After two years of sustained work for girls’education, Rahila married a mining businessman Ameenudin alias Moen in 2008. They are parents of two.
Rahila Bano
Her journey of helping girls who drop out of school started when she was teaching in Polytechnic. Once during an interaction with teachers of a nearby village Kot, she realized the gravity of the dropout situation in Mewat.
I addressed a group of 50-60 parents. I spoke in the local language and most of them changed their mind.
Rahila says generally parents see their daughters as someone belonging to her future husband’s family. They feel the money spent on her education can be better utilized for her wedding. Others feel getting a suitable match for the educated daughters is not only difficult but also expensive. Others feel girls cannot be given so much freedom. Some mothers believe the school-going girl will not share the responsibilities of chores at home.
Rahila’s template for motivating the parents is unique. “I speak to them in the local dialect and use idioms that they understand. I quote Islam and emphasise that I am one of them. If I can reach a position through education why can’t their daughters do the same? She always covers her head as she feels it's important to make locals feel educated girls don't have to forego their culture and religion.

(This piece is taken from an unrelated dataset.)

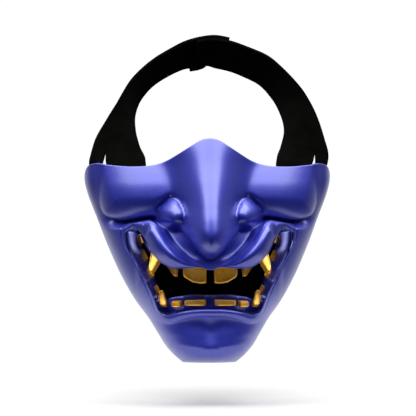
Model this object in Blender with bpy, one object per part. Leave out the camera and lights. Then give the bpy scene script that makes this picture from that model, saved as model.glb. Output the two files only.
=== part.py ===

Education doesn’t spoil a woman; it makes her cultured and polished human and also empowers her to make decisions. She becomes aware of her rights and responsibilities and turns out to be a good teacher to her children.
“I tell them an educated woman runs her family well. I also ask them if they can send their daughters to jungles to fetch firewood and fodder and not care for their safety why can’t they send them to school?”